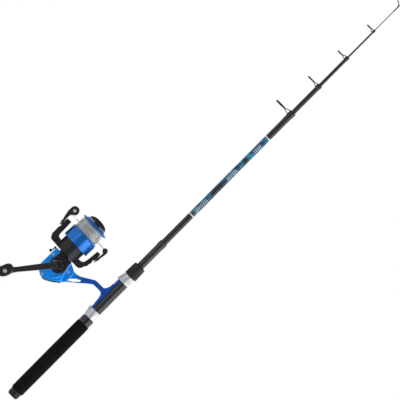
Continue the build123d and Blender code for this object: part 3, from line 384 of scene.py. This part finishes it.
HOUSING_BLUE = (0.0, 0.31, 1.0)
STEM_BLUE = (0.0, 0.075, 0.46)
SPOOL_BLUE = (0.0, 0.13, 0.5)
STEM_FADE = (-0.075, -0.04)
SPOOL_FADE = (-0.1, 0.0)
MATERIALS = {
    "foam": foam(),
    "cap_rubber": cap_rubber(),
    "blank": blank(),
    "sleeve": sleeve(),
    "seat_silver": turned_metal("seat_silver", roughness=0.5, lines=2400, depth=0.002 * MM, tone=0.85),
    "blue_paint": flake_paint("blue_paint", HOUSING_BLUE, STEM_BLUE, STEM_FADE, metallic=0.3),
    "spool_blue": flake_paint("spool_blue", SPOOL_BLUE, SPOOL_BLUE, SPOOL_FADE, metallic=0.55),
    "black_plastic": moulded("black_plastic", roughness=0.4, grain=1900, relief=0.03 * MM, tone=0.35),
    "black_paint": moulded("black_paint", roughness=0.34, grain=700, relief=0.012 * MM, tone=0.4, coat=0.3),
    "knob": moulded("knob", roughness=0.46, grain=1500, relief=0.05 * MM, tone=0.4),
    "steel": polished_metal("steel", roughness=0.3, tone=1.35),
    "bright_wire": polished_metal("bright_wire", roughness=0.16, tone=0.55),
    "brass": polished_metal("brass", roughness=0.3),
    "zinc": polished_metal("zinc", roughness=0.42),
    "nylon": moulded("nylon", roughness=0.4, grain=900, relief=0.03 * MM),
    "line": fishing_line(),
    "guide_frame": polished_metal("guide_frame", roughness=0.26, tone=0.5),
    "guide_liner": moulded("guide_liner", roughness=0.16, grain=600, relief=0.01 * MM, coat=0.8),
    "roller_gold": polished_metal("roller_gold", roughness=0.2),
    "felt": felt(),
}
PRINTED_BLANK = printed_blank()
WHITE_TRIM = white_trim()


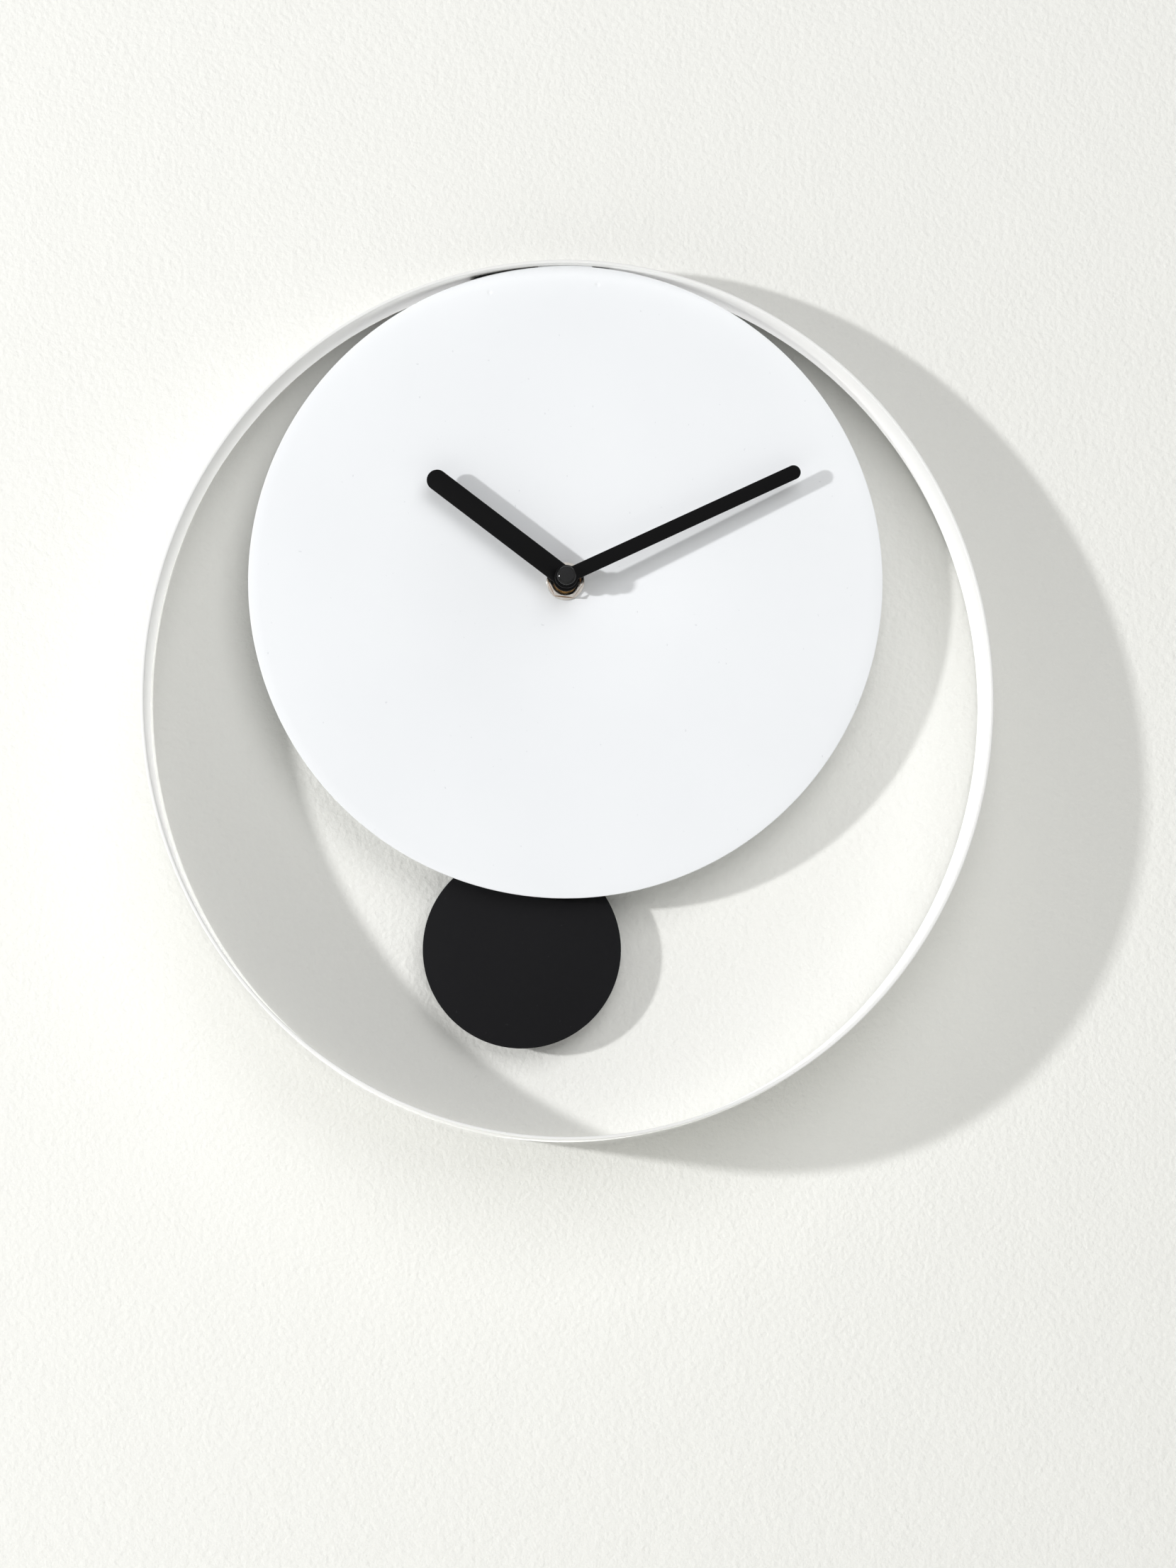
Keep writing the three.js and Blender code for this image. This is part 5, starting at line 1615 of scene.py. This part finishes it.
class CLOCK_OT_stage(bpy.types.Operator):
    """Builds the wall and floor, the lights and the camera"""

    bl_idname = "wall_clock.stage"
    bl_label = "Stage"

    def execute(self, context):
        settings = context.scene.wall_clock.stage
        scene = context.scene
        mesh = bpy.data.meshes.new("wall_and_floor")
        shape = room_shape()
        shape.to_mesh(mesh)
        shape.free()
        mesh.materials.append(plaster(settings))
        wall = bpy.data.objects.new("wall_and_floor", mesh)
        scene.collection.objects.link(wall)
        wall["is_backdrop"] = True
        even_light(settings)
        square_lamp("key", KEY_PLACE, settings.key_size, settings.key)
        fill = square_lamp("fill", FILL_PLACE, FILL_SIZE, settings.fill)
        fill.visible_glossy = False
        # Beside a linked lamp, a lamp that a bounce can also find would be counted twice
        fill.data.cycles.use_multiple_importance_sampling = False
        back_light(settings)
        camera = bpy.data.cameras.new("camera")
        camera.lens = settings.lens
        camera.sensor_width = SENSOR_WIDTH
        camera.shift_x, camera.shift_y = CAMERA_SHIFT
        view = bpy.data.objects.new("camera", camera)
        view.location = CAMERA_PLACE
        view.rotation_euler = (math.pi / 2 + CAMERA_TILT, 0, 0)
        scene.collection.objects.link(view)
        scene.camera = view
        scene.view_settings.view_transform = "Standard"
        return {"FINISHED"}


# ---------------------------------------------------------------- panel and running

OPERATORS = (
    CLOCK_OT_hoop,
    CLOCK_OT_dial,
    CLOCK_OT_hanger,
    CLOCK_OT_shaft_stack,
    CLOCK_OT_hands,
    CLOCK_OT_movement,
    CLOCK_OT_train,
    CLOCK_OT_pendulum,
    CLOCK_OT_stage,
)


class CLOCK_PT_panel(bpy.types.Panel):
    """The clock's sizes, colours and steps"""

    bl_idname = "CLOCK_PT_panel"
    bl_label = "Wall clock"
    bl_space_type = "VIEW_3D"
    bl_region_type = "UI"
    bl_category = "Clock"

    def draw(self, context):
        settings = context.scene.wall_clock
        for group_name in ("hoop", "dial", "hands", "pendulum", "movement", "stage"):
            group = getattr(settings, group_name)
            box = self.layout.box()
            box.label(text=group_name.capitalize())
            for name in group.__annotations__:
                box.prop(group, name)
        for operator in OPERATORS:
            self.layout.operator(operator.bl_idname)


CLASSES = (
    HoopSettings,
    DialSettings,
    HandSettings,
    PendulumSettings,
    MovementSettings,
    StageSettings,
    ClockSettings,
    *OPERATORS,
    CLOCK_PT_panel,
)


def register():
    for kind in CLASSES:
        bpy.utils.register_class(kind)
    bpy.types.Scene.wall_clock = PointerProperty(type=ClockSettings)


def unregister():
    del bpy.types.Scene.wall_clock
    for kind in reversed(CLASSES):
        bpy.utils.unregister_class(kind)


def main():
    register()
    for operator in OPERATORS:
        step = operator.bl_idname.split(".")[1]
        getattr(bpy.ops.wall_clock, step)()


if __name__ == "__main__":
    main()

----------------

=== EXERCISE ===
Write out the full listing, keeping every line exactly as it is.

=== FINAL RESULT ===
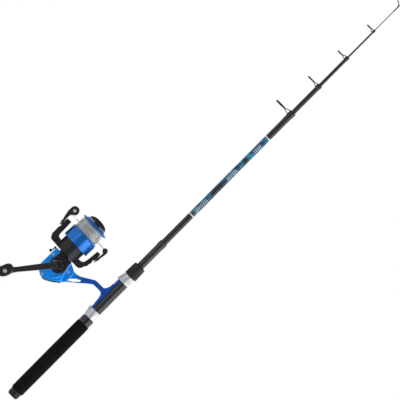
Continue the build123d and Blender code for this object: part 3, from line 384 of scene.py. This part finishes it.
HOUSING_BLUE = (0.0, 0.31, 1.0)
STEM_BLUE = (0.0, 0.075, 0.46)
SPOOL_BLUE = (0.0, 0.13, 0.5)
STEM_FADE = (-0.075, -0.04)
SPOOL_FADE = (-0.1, 0.0)
MATERIALS = {
    "foam": foam(),
    "cap_rubber": cap_rubber(),
    "blank": blank(),
    "sleeve": sleeve(),
    "seat_silver": turned_metal("seat_silver", roughness=0.5, lines=2400, depth=0.002 * MM, tone=0.85),
    "blue_paint": flake_paint("blue_paint", HOUSING_BLUE, STEM_BLUE, STEM_FADE, metallic=0.3),
    "spool_blue": flake_paint("spool_blue", SPOOL_BLUE, SPOOL_BLUE, SPOOL_FADE, metallic=0.55),
    "black_plastic": moulded("black_plastic", roughness=0.4, grain=1900, relief=0.03 * MM, tone=0.35),
    "black_paint": moulded("black_paint", roughness=0.34, grain=700, relief=0.012 * MM, tone=0.4, coat=0.3),
    "knob": moulded("knob", roughness=0.46, grain=1500, relief=0.05 * MM, tone=0.4),
    "steel": polished_metal("steel", roughness=0.3, tone=1.35),
    "bright_wire": polished_metal("bright_wire", roughness=0.16, tone=0.55),
    "brass": polished_metal("brass", roughness=0.3),
    "zinc": polished_metal("zinc", roughness=0.42),
    "nylon": moulded("nylon", roughness=0.4, grain=900, relief=0.03 * MM),
    "line": fishing_line(),
    "guide_frame": polished_metal("guide_frame", roughness=0.26, tone=0.5),
    "guide_liner": moulded("guide_liner", roughness=0.16, grain=600, relief=0.01 * MM, coat=0.8),
    "roller_gold": polished_metal("roller_gold", roughness=0.2),
    "felt": felt(),
}
PRINTED_BLANK = printed_blank()
WHITE_TRIM = white_trim()


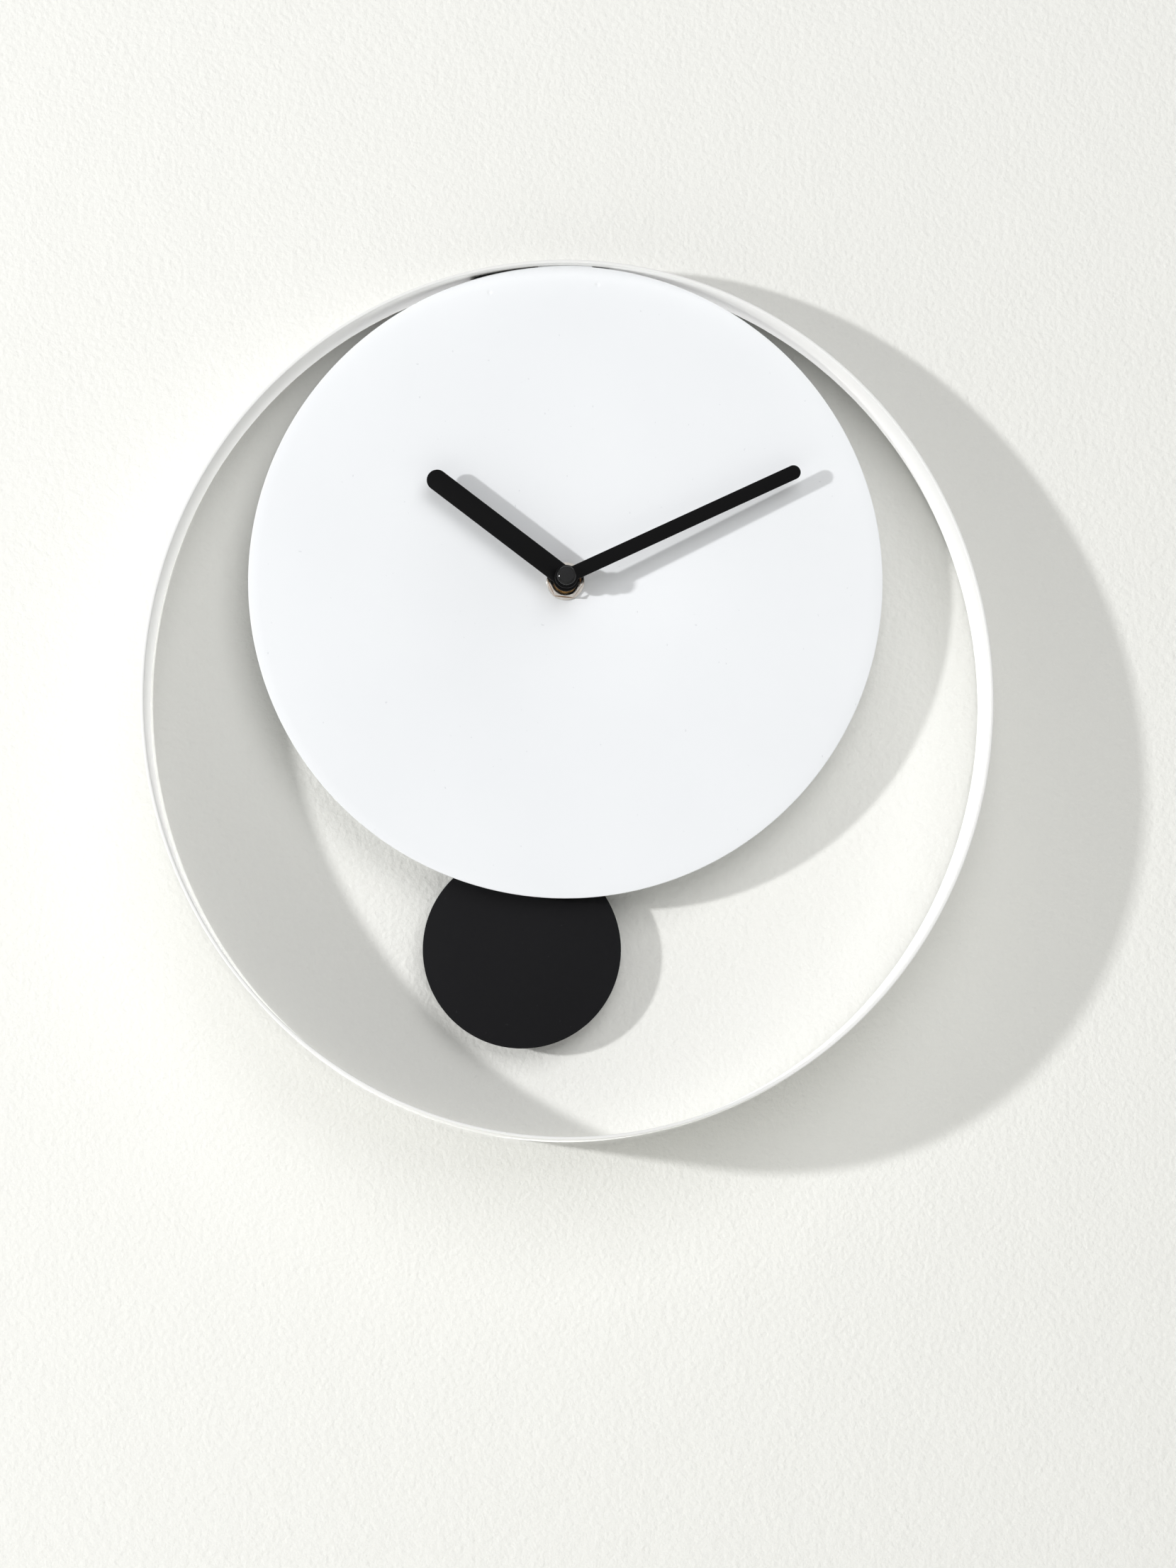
Keep writing the three.js and Blender code for this image. This is part 5, starting at line 1615 of scene.py. This part finishes it.
class CLOCK_OT_stage(bpy.types.Operator):
    """Builds the wall and floor, the lights and the camera"""

    bl_idname = "wall_clock.stage"
    bl_label = "Stage"

    def execute(self, context):
        settings = context.scene.wall_clock.stage
        scene = context.scene
        mesh = bpy.data.meshes.new("wall_and_floor")
        shape = room_shape()
        shape.to_mesh(mesh)
        shape.free()
        mesh.materials.append(plaster(settings))
        wall = bpy.data.objects.new("wall_and_floor", mesh)
        scene.collection.objects.link(wall)
        wall["is_backdrop"] = True
        even_light(settings)
        square_lamp("key", KEY_PLACE, settings.key_size, settings.key)
        fill = square_lamp("fill", FILL_PLACE, FILL_SIZE, settings.fill)
        fill.visible_glossy = False
        # Beside a linked lamp, a lamp that a bounce can also find would be counted twice
        fill.data.cycles.use_multiple_importance_sampling = False
        back_light(settings)
        camera = bpy.data.cameras.new("camera")
        camera.lens = settings.lens
        camera.sensor_width = SENSOR_WIDTH
        camera.shift_x, camera.shift_y = CAMERA_SHIFT
        view = bpy.data.objects.new("camera", camera)
        view.location = CAMERA_PLACE
        view.rotation_euler = (math.pi / 2 + CAMERA_TILT, 0, 0)
        scene.collection.objects.link(view)
        scene.camera = view
        scene.view_settings.view_transform = "Standard"
        return {"FINISHED"}


# ---------------------------------------------------------------- panel and running

OPERATORS = (
    CLOCK_OT_hoop,
    CLOCK_OT_dial,
    CLOCK_OT_hanger,
    CLOCK_OT_shaft_stack,
    CLOCK_OT_hands,
    CLOCK_OT_movement,
    CLOCK_OT_train,
    CLOCK_OT_pendulum,
    CLOCK_OT_stage,
)


class CLOCK_PT_panel(bpy.types.Panel):
    """The clock's sizes, colours and steps"""

    bl_idname = "CLOCK_PT_panel"
    bl_label = "Wall clock"
    bl_space_type = "VIEW_3D"
    bl_region_type = "UI"
    bl_category = "Clock"

    def draw(self, context):
        settings = context.scene.wall_clock
        for group_name in ("hoop", "dial", "hands", "pendulum", "movement", "stage"):
            group = getattr(settings, group_name)
            box = self.layout.box()
            box.label(text=group_name.capitalize())
            for name in group.__annotations__:
                box.prop(group, name)
        for operator in OPERATORS:
            self.layout.operator(operator.bl_idname)


CLASSES = (
    HoopSettings,
    DialSettings,
    HandSettings,
    PendulumSettings,
    MovementSettings,
    StageSettings,
    ClockSettings,
    *OPERATORS,
    CLOCK_PT_panel,
)


def register():
    for kind in CLASSES:
        bpy.utils.register_class(kind)
    bpy.types.Scene.wall_clock = PointerProperty(type=ClockSettings)


def unregister():
    del bpy.types.Scene.wall_clock
    for kind in reversed(CLASSES):
        bpy.utils.unregister_class(kind)


def main():
    register()
    for operator in OPERATORS:
        step = operator.bl_idname.split(".")[1]
        getattr(bpy.ops.wall_clock, step)()


if __name__ == "__main__":
    main()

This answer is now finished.